Por Raimundo Eloy Miranda Argôlo
- Introdução
O direito sucessório brasileiro encontra-se em um momento de significativa transformação, impulsionado por decisões judiciais que visam adaptar a legislação às necessidades contemporâneas da sociedade. Uma dessas transformações, objeto deste artigo, é a flexibilização da partilha extrajudicial em casos de testamento, ilustrada pelo Recurso Especial nº 1.951.456 / RS, julgado pelo Superior Tribunal de Justiça (STJ). Este artigo tem como objetivo analisar as implicações dessa decisão para a prática sucessória, oferecendo uma visão abrangente sobre a evolução jurisprudencial e doutrinária relativa à partilha de bens.
- O Testamento e a Partilha de Bens: Uma Visão Geral
O testamento é uma das formas mais tradicionais de manifestação da última vontade, permitindo ao testador dispor de seus bens para depois de sua morte. A partilha, por sua vez, é o processo pelo qual se efetiva a distribuição desses bens entre os herdeiros. Tradicionalmente, a presença de um testamento implicava a necessidade de um procedimento judicial para a partilha, em contraste com a partilha extrajudicial, vista como mais ágil e menos onerosa, mas restrita a casos sem testamentos. A legislação aplicável e a interpretação doutrinária tradicionalmente reforçavam essa distinção, embora sem proibir expressamente a partilha extrajudicial em presença de testamento.
III. O Entendimento Jurisprudencial Anterior
Antes do acórdão em questão, a jurisprudência brasileira tendia a adotar uma postura conservadora quanto à partilha extrajudicial de bens em casos de testamento, baseada na premissa de que a litigiosidade potencial dos testamentos demandaria a supervisão judicial. Essa visão, embora visasse proteger os interesses dos herdeiros e legatários, frequentemente entrava em conflito com o princípio da autonomia da vontade e o crescente movimento de desjudicialização.
- A Mudança de Perspectiva: O Acórdão do STJ
O recurso especial 1.951.456 / RS representou um ponto de inflexão nesse cenário.

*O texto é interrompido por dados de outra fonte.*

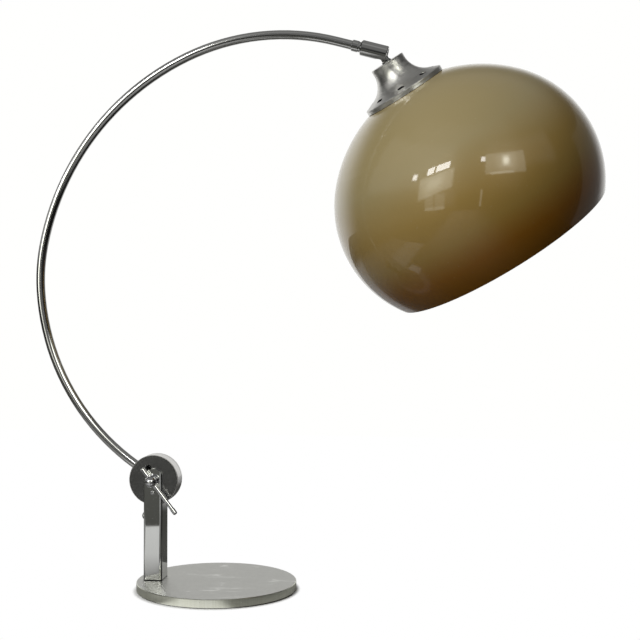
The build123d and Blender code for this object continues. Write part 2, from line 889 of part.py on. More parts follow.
def direction(place, x, y, z):
    """A direction of a place in the lamp's frame."""
    return point(place, x, y, z) - point(place)


def report(name, vector):
    """Prints three numbers after a name."""
    print(name, " ".join(f"{value:.5f}" for value in (vector.X, vector.Y, vector.Z)))


report("pivot", point(pivot_place))
report("swivel start", point(barrel_place))
report("swivel axis", direction(barrel_place, 0, 0, 1))
report("ball centre", point(ball_place))
report("tilt axis", direction(ball_place, 0, 1, 0))
report("shade axis down", direction(head_place, 0, 0, -1))
report("bar axis", direction(bar_place, 0, 0, 1))
bar_room = hub_ball_radius + stop_gap
bar_up = bar_short_side - short_tip_length - bar_room
print("bar slides", bar_room + long_tip_length - bar_long_side, bar_up)
print("swivel turns", -swivel_stop - swivel_turn, swivel_stop - swivel_turn)
print("stem tilts", stem_angle_min - stem_angle, stem_angle_max - stem_angle)
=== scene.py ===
"""The looks of an arc table lamp: its finishes, a pale floor, soft studio light and the camera."""
import json
import math

import bpy
import numpy as np
from mathutils import Matrix, Vector

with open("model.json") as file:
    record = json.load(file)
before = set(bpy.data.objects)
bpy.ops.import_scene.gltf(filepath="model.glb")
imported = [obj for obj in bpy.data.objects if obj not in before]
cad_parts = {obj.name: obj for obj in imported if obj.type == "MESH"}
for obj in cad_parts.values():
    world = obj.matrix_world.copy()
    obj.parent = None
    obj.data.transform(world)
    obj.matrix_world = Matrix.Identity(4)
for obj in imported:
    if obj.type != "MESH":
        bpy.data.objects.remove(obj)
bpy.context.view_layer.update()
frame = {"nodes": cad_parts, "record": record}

# Angles of the lamp at rest, from which the axes of its parts are worked out
ARM_DROOP = math.radians(15.0)
BARREL_TURN = math.radians(18.3)
STEM_TILT = math.radians(44.3)

JOINTS = {joint["name"]: joint for joint in frame["record"]["behaviour"]["joints"]}


def unit(vector):
    """A vector scaled to a length of one."""
    return np.asarray(vector, float) / np.linalg.norm(vector)


barrel_axis = np.array([math.cos(ARM_DROOP), 0.0, -math.sin(ARM_DROOP)])
slot_down = np.array([
    -math.sin(ARM_DROOP) * math.cos(BARREL_TURN),
    math.sin(BARREL_TURN),
    -math.cos(ARM_DROOP) * math.cos(BARREL_TURN),
])
shade_down = unit(math.cos(STEM_TILT) * barrel_axis + math.sin(STEM_TILT) * slot_down)
bar_axis = unit(JOINTS["bar_slide"]["axis"])
pivot = np.array(JOINTS["arm_swing"]["pos_m"])
ball_centre = np.array(JOINTS["head_tilt"]["pos_m"])
barrel_start = np.array(JOINTS["barrel_swivel"]["pos_m"])


def axis_frame(origin, axis):
    """The matrix that takes lamp coordinates to a part's own, with its axis as Z and its origin at zero."""
    z = unit(axis)
    x = unit(np.cross([0.0, 1.0, 0.0] if abs(z[1]) < 0.9 else [1.0, 0.0, 0.0], z))
    y = np.cross(z, x)
    turn = Matrix([x, y, z])
    return Matrix.Translation(-(turn @ Vector(origin))) @ turn.to_4x4()


UPRIGHT = Matrix.Identity(4)
HEAD = axis_frame(ball_centre, -shade_down)
BARREL = axis_frame(barrel_start, barrel_axis)
DRUM = axis_frame(pivot, (0.0, -1.0, 0.0))
BAR = axis_frame(pivot, bar_axis)


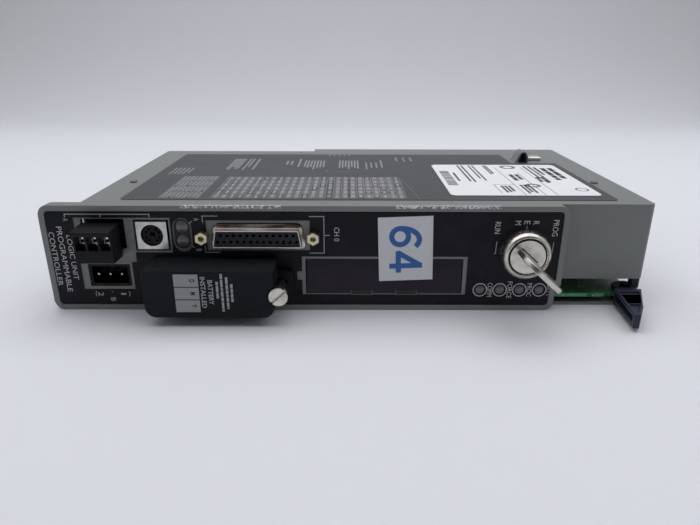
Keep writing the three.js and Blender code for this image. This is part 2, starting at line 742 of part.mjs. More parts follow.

Nele, a recorrente buscava a possibilidade de realizar a partilha de bens de forma extrajudicial, apesar da existência de um testamento. Os argumentos centrais giravam em torno da autonomia da vontade e da eficiência processual. A decisão unânime da Terceira Turma do STJ, guiada pelo voto da Ministra Nancy Andrighi, reconheceu essa possibilidade, desde que todos os herdeiros estivessem de acordo e fossem plenamente capazes, marcando uma significativa mudança de perspectiva jurídica.
- Análise Doutrinária e Jurisprudencial
A decisão do STJ encontra respaldo nas lições de renomados doutrinadores, como Flávio Tartuce e Cristiano Chaves de Faria, que defendem uma interpretação das leis que privilegie a autonomia da vontade e a desjudicialização. Essa tendência reflete uma interpretação teleológica e sistemática das leis, buscando adaptar o direito sucessório às realidades sociais e econômicas contemporâneas.
- Implicações Práticas da Decisão
A decisão do STJ tem implicações práticas consideráveis, potencializando a eficiência do processo sucessório e permitindo a partilha extrajudicial mesmo na presença de testamento. Isso representa não apenas uma economia de tempo e recursos financeiros para os herdeiros, mas também uma valorização da vontade do testador, desde que haja concordância entre todos os envolvidos.
VII. Conclusão
A decisão analisada alinha-se às tendências modernas do direito civil, promovendo a autonomia da vontade e a eficiência processual. Ela reflete a necessidade de o direito sucessório evoluir, reconhecendo a importância do acesso à justiça e da resolução eficiente de controvérsias, além de destacar a evolução da prática notarial no Brasil. Assim, o acórdão do STJ representa um marco na flexibilização da partilha extrajudicial em casos de testamento, contribuindo significativamente para a modernização do direito sucessório brasileiro.